Außerdem kommen viele Ärztinnen und Ärzte aus „höheren sozioökonomischen“ Klassen – und haben deswegen ein anderes Verständnis für Ästhetik als „einkommensschwächere“ Schichten. Sie haben andere Schönheitsvorstellungen, können nicht nachvollziehen, warum Lea unnatürlich aussehen möchte.
Ihren Körper nach ihren Vorstellungen zu gestalten, ist für Neckel eine wichtige Ausdrucksform ihrer Selbst – und eine Kunstform, die ihr als Künstlerin wichtig ist. Dass ihre Ästhetik nicht zu dem aktuellen „Mädchen von nebenan“-Schönheitstrend passt, ist ihr bewusst.
Lea Neckel würde sich wünschen, dass auch Krankenpfleger:innen die Möglichkeit haben, legal Hyaluron oder Botox spritzen zu dürfen – mit einer Zusatzausbildung zum Beispiel.
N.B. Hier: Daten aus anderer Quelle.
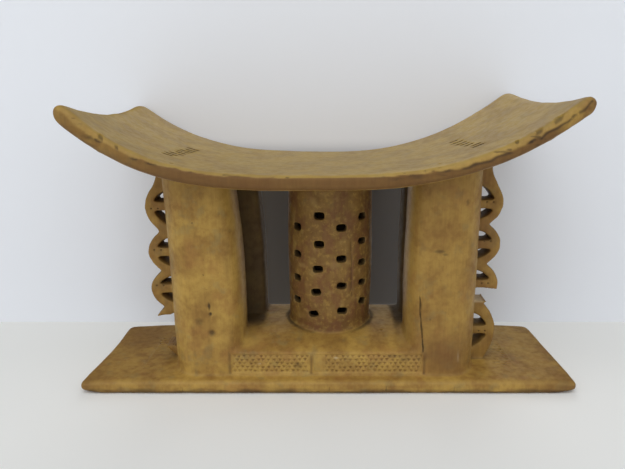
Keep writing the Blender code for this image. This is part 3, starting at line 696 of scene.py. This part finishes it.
# The finished surface is thinned, most where it is flat and not where fine marks are kept.
triangles = sum(read(stool.data.polygons, "loop_total", 1, np.int32) - 2)
kept = np.flatnonzero(read(stool.data.attributes["kept"].data, "value", 1) > 0.5)
stool.vertex_groups.new(name="kept marks").add(kept.tolist(), 1.0, "REPLACE")
apply_modifier(stool, "DECIMATE", ratio=min(1.0, MOST_TRIANGLES / triangles),
               vertex_group="kept marks", invert_vertex_group=True)
stool.vertex_groups.clear()
stool.data.attributes.remove(stool.data.attributes["kept"])
points, _ = surface(stool)
points[:, 2] = np.maximum(points[:, 2], 0.0)
move_to(stool, points)
select_only(stool)
bpy.ops.object.shade_smooth()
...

Relativ locker ist dieses Gesetz etwa in Großbritannien oder Irland: Da darf eigentlich fast jeder mit der Spritze ran. In den meisten anderen europäischen Ländern gelten jedoch dieselben Bestimmungen wie in Österreich – Hyaluron oder Botox dürfen nur Ärzt:innen injizieren. Würde man diese lockern, könnte Neckel zu ihrer Schönheitsbehandlung gehen, ganz legal.